WRITTEN EXERCISE: Output every line below exactly.
┌────────
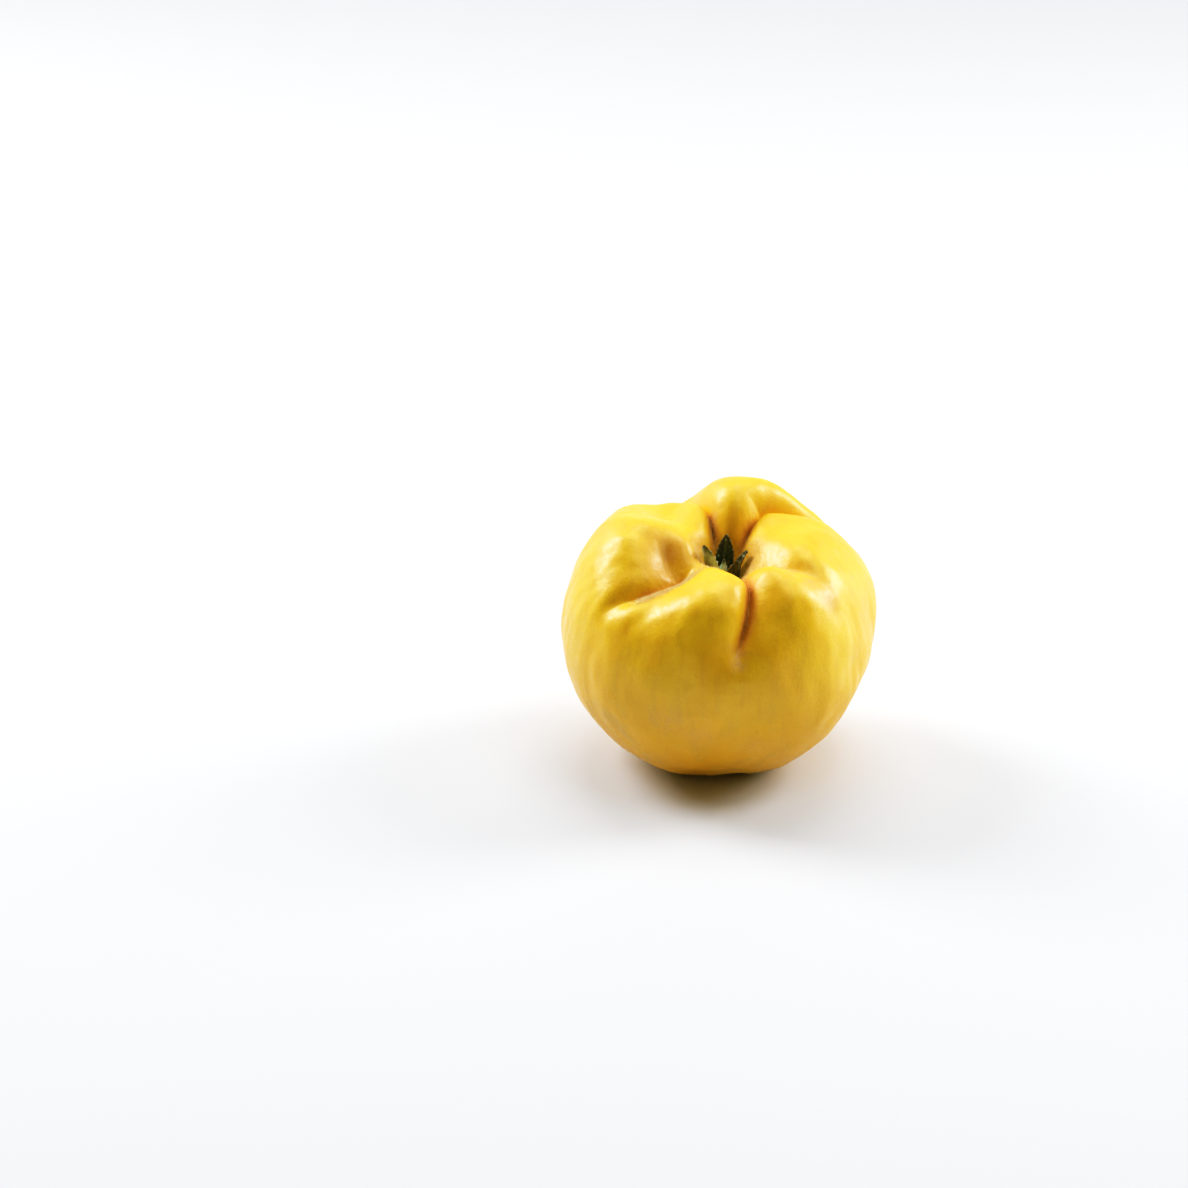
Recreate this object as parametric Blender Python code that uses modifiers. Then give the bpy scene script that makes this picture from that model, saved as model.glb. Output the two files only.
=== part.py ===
"""A whole ripe quince, as picked, standing on its stem end with its calyx upward.

Metres, +Z up. The origin is on the surface that the fruit stands on, under the middle of its
box. Azimuth is measured round the fruit's axis from +X towards +Y, so 270 degrees is the front.
The polar angle is 0 at the eye, where the calyx sits, and 180 degrees in the stem pit underneath.
"""

import math
from collections import namedtuple

import bmesh
import bpy
import numpy as np
from mathutils import Matrix, Vector

# The plain turned body, before its lobes: sizes from the middle of the fruit
CHEEK_RADIUS = 0.0450
TOP_HEIGHT = 0.0407
BASE_HEIGHT = 0.0411
PLUMPNESS = 0.93
BASE_TAPER = 0.02
BASIN_DEPTH = 0.0135
BASIN_RADIUS = 0.0155
EYE_DEPTH = 0.0108
EYE_RADIUS = 0.0079
EYE_STEEPNESS = 3.6
PIT_DEPTH = 0.0120
PIT_RADIUS = 0.0092
PIT_STEEPNESS = 2.4

# The ring inside the flesh that furrows sink towards and swellings rise from
CORE_RADIUS = 0.018
CORE_HEIGHT = 0.002

# The eye end leans forward, and the base stays level
LEAN = math.radians(11.0)
LEAN_AZIMUTH = 286.0
LEAN_FROM = -0.030
LEAN_FULL = 0.012
REST_FLAT = 0.0007

# The mesh of the body: meridians, rings, and how much closer the rings are near the poles
MERIDIANS = 80
RINGS = 52
POLE_CROWDING = 0.62

# Creases and soft valleys that part the lobes. Sharpness 1 folds to a crease, 2 is a soft valley.
# Angles are in degrees. A furrow drifts sideways as it runs down, and fades out at its reach.
Furrow = namedtuple("Furrow", "azimuth drift drift_span depth width sharpness starts reach fade")
FURROWS = (
    Furrow(288.0, -13.0, 34.0, 0.0072, 0.0033, 1.0, 3.0, 72.0, 26.0),
    Furrow(225.0, -14.0, 38.0, 0.0056, 0.0036, 0.95, 11.0, 66.0, 26.0),
    Furrow(211.5, -12.0, 38.0, 0.0028, 0.0070, 2.0, 14.0, 58.0, 34.0),
    Furrow(103.5, 8.0, 40.0, 0.0076, 0.0027, 0.85, 2.0, 74.0, 44.0),
    Furrow(58.5, -34.0, 30.0, 0.0070, 0.0030, 0.9, 2.0, 72.0, 44.0),
    Furrow(324.0, 4.0, 14.0, 0.0052, 0.0052, 1.3, 5.0, 54.0, 32.0),
)
DRIFT_FROM = 25.0
FURROW_OPENING = 12.0
END_SHARPNESS = 2.0
MOST_CREASE_SHARPNESS = 1.5
MERIDIAN_CROWDING = 0.55

# Local swellings (height above 0) and dents (height below 0) on the lobes
Swelling = namedtuple("Swelling", "azimuth polar radius height")
SWELLINGS = (
    Swelling(184.0, 13.2, 0.0050, 0.0012),
    Swelling(207.0, 13.0, 0.0044, 0.0008),
    Swelling(222.0, 13.5, 0.0046, -0.0022),
    Swelling(197.0, 21.0, 0.0074, -0.0026),
    Swelling(211.0, 26.0, 0.0082, -0.0018),
    Swelling(178.0, 44.0, 0.0110, 0.0012),
    Swelling(154.0, 50.0, 0.0150, 0.0016),
    Swelling(328.0, 42.0, 0.0080, 0.0012),
    Swelling(324.0, 55.0, 0.0042, -0.0006),
    Swelling(334.0, 66.0, 0.0045, -0.0007),
    Swelling(236.0, 30.0, 0.0075, -0.0026),
    Swelling(231.0, 40.0, 0.0075, -0.0024),
    Swelling(226.0, 50.0, 0.0070, -0.0016),
    Swelling(252.0, 23.0, 0.0100, -0.0014),
    Swelling(264.0, 38.0, 0.0110, 0.0014),
    Swelling(307.0, 25.0, 0.0075, 0.0014),
    Swelling(309.0, 42.0, 0.0085, 0.0018),
    Swelling(309.0, 57.0, 0.0095, 0.0011),
    Swelling(134.0, 28.0, 0.0105, -0.0058),
    Swelling(124.0, 38.0, 0.0105, -0.0046),
    Swelling(115.0, 53.0, 0.0080, -0.0022),
    Swelling(134.0, 54.0, 0.0090, 0.0009),
    Swelling(92.0, 32.0, 0.0150, 0.0032),
    Swelling(60.0, 40.0, 0.0100, 0.0018),
    Swelling(34.0, 26.0, 0.0090, -0.0036),
    Swelling(330.0, 82.0, 0.0060, -0.0012),
    Swelling(350.0, 74.0, 0.0080, -0.0014),
    Swelling(18.0, 74.0, 0.0150, 0.0022),
    Swelling(348.0, 108.0, 0.0120, -0.0012),
    Swelling(200.0, 122.0, 0.0180, 0.0012),
)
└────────
THE OUTPUT:
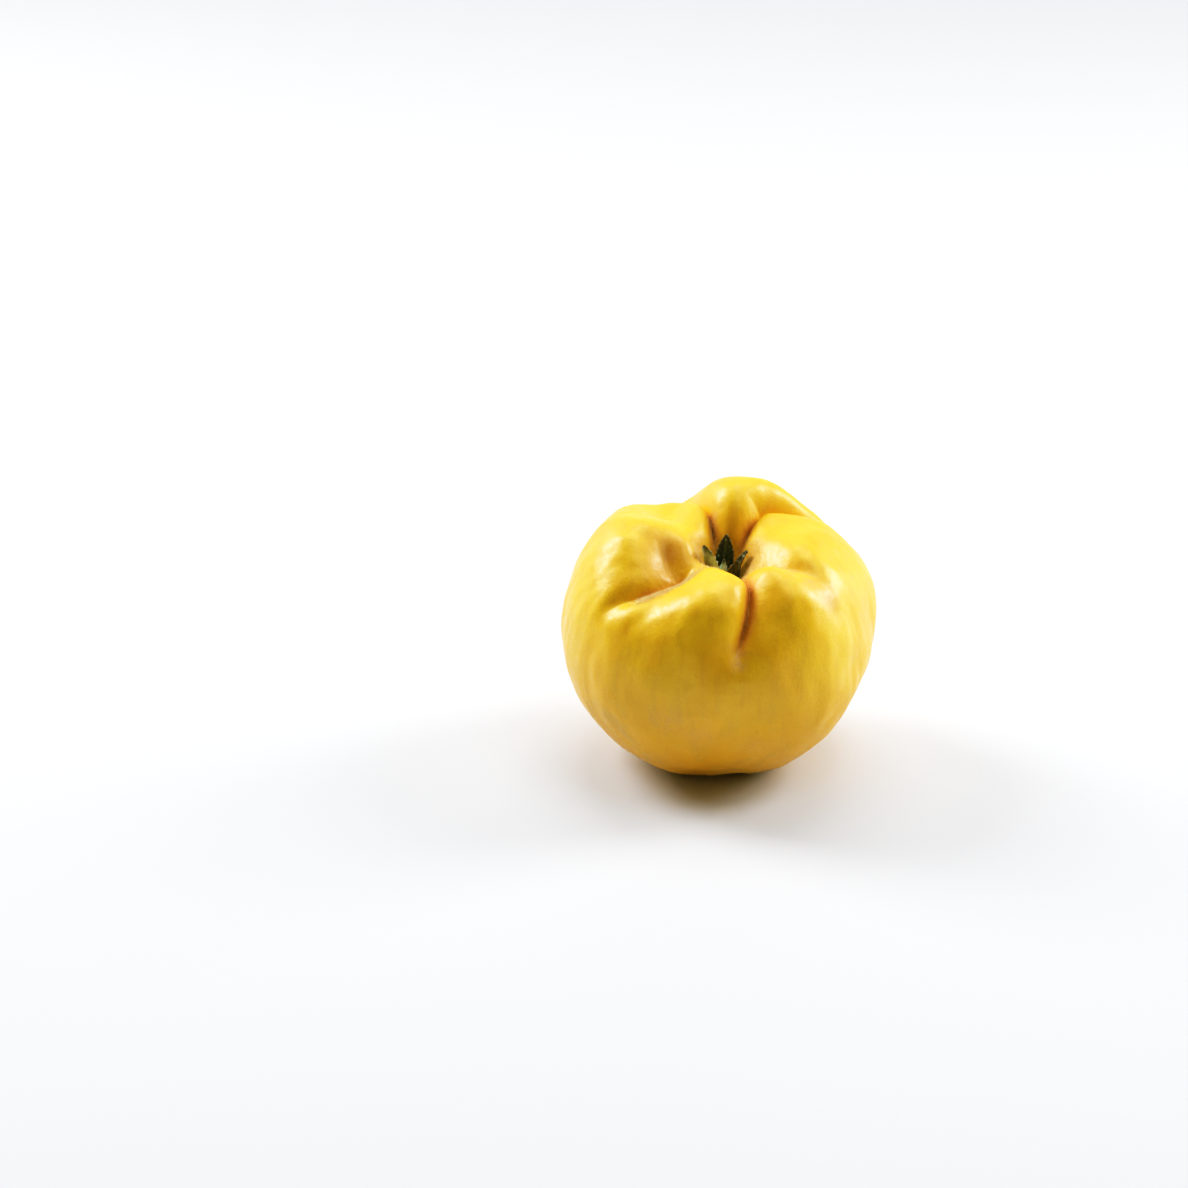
Recreate this object as parametric Blender Python code that uses modifiers. Then give the bpy scene script that makes this picture from that model, saved as model.glb. Output the two files only.
=== part.py ===
"""A whole ripe quince, as picked, standing on its stem end with its calyx upward.

Metres, +Z up. The origin is on the surface that the fruit stands on, under the middle of its
box. Azimuth is measured round the fruit's axis from +X towards +Y, so 270 degrees is the front.
The polar angle is 0 at the eye, where the calyx sits, and 180 degrees in the stem pit underneath.
"""

import math
from collections import namedtuple

import bmesh
import bpy
import numpy as np
from mathutils import Matrix, Vector

# The plain turned body, before its lobes: sizes from the middle of the fruit
CHEEK_RADIUS = 0.0450
TOP_HEIGHT = 0.0407
BASE_HEIGHT = 0.0411
PLUMPNESS = 0.93
BASE_TAPER = 0.02
BASIN_DEPTH = 0.0135
BASIN_RADIUS = 0.0155
EYE_DEPTH = 0.0108
EYE_RADIUS = 0.0079
EYE_STEEPNESS = 3.6
PIT_DEPTH = 0.0120
PIT_RADIUS = 0.0092
PIT_STEEPNESS = 2.4

# The ring inside the flesh that furrows sink towards and swellings rise from
CORE_RADIUS = 0.018
CORE_HEIGHT = 0.002

# The eye end leans forward, and the base stays level
LEAN = math.radians(11.0)
LEAN_AZIMUTH = 286.0
LEAN_FROM = -0.030
LEAN_FULL = 0.012
REST_FLAT = 0.0007

# The mesh of the body: meridians, rings, and how much closer the rings are near the poles
MERIDIANS = 80
RINGS = 52
POLE_CROWDING = 0.62

# Creases and soft valleys that part the lobes. Sharpness 1 folds to a crease, 2 is a soft valley.
# Angles are in degrees. A furrow drifts sideways as it runs down, and fades out at its reach.
Furrow = namedtuple("Furrow", "azimuth drift drift_span depth width sharpness starts reach fade")
FURROWS = (
    Furrow(288.0, -13.0, 34.0, 0.0072, 0.0033, 1.0, 3.0, 72.0, 26.0),
    Furrow(225.0, -14.0, 38.0, 0.0056, 0.0036, 0.95, 11.0, 66.0, 26.0),
    Furrow(211.5, -12.0, 38.0, 0.0028, 0.0070, 2.0, 14.0, 58.0, 34.0),
    Furrow(103.5, 8.0, 40.0, 0.0076, 0.0027, 0.85, 2.0, 74.0, 44.0),
    Furrow(58.5, -34.0, 30.0, 0.0070, 0.0030, 0.9, 2.0, 72.0, 44.0),
    Furrow(324.0, 4.0, 14.0, 0.0052, 0.0052, 1.3, 5.0, 54.0, 32.0),
)
DRIFT_FROM = 25.0
FURROW_OPENING = 12.0
END_SHARPNESS = 2.0
MOST_CREASE_SHARPNESS = 1.5
MERIDIAN_CROWDING = 0.55

# Local swellings (height above 0) and dents (height below 0) on the lobes
Swelling = namedtuple("Swelling", "azimuth polar radius height")
SWELLINGS = (
    Swelling(184.0, 13.2, 0.0050, 0.0012),
    Swelling(207.0, 13.0, 0.0044, 0.0008),
    Swelling(222.0, 13.5, 0.0046, -0.0022),
    Swelling(197.0, 21.0, 0.0074, -0.0026),
    Swelling(211.0, 26.0, 0.0082, -0.0018),
    Swelling(178.0, 44.0, 0.0110, 0.0012),
    Swelling(154.0, 50.0, 0.0150, 0.0016),
    Swelling(328.0, 42.0, 0.0080, 0.0012),
    Swelling(324.0, 55.0, 0.0042, -0.0006),
    Swelling(334.0, 66.0, 0.0045, -0.0007),
    Swelling(236.0, 30.0, 0.0075, -0.0026),
    Swelling(231.0, 40.0, 0.0075, -0.0024),
    Swelling(226.0, 50.0, 0.0070, -0.0016),
    Swelling(252.0, 23.0, 0.0100, -0.0014),
    Swelling(264.0, 38.0, 0.0110, 0.0014),
    Swelling(307.0, 25.0, 0.0075, 0.0014),
    Swelling(309.0, 42.0, 0.0085, 0.0018),
    Swelling(309.0, 57.0, 0.0095, 0.0011),
    Swelling(134.0, 28.0, 0.0105, -0.0058),
    Swelling(124.0, 38.0, 0.0105, -0.0046),
    Swelling(115.0, 53.0, 0.0080, -0.0022),
    Swelling(134.0, 54.0, 0.0090, 0.0009),
    Swelling(92.0, 32.0, 0.0150, 0.0032),
    Swelling(60.0, 40.0, 0.0100, 0.0018),
    Swelling(34.0, 26.0, 0.0090, -0.0036),
    Swelling(330.0, 82.0, 0.0060, -0.0012),
    Swelling(350.0, 74.0, 0.0080, -0.0014),
    Swelling(18.0, 74.0, 0.0150, 0.0022),
    Swelling(348.0, 108.0, 0.0120, -0.0012),
    Swelling(200.0, 122.0, 0.0180, 0.0012),
)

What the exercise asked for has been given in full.